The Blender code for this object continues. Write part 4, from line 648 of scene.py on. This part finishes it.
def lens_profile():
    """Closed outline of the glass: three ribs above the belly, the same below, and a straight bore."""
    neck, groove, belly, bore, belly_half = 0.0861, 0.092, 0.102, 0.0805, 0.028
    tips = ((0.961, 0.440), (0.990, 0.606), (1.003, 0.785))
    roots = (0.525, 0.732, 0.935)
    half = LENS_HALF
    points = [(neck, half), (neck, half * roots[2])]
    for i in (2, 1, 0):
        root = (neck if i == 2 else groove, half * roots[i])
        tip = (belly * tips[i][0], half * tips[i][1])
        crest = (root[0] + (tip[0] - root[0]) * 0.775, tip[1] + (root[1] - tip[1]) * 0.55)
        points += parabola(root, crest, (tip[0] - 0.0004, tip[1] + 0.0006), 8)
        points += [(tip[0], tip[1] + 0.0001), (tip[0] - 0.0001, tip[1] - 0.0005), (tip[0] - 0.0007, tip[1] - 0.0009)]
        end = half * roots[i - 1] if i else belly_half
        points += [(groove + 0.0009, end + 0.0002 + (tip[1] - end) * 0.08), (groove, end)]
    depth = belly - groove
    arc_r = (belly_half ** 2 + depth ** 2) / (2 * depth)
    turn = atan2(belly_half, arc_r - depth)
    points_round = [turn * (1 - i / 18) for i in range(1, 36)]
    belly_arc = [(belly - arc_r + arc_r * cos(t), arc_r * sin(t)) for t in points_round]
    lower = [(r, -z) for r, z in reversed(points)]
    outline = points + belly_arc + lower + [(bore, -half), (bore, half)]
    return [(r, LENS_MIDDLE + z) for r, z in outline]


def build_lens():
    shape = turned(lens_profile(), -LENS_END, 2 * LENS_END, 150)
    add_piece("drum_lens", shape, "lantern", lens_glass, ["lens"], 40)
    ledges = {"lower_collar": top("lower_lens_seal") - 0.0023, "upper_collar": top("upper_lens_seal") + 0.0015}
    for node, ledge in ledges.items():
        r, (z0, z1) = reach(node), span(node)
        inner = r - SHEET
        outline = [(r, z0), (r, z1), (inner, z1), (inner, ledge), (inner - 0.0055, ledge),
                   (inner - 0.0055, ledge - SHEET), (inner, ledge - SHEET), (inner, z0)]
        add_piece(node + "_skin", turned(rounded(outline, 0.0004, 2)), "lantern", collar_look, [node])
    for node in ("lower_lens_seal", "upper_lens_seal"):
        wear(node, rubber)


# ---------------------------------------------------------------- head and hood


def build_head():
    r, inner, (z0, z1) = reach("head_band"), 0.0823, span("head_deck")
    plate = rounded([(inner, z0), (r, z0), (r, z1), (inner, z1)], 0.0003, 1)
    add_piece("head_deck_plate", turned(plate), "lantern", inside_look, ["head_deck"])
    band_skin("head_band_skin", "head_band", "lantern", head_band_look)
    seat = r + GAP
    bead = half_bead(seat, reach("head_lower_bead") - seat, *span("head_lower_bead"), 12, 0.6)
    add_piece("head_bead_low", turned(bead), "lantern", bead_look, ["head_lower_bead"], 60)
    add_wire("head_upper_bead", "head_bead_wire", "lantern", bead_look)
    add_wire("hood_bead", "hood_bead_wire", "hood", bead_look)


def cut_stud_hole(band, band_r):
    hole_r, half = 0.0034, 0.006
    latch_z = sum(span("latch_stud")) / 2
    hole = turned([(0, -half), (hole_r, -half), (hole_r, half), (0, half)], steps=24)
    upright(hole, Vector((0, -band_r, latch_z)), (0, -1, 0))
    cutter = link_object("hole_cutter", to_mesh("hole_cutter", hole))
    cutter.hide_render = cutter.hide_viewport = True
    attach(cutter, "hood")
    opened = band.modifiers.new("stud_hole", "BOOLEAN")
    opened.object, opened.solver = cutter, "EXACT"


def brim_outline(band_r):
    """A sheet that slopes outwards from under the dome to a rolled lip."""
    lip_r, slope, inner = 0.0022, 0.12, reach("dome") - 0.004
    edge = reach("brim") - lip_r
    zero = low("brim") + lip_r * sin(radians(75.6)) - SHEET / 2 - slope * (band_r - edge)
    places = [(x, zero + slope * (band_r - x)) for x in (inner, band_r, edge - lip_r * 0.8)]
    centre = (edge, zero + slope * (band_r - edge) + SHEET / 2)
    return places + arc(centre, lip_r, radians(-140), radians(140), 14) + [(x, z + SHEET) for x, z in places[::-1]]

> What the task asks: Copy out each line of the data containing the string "from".

> Result of the task:
The Blender code for this object continues. Write part 4, from line 648 of scene.py on. This part finishes it.
    """A sheet that slopes outwards from under the dome to a rolled lip."""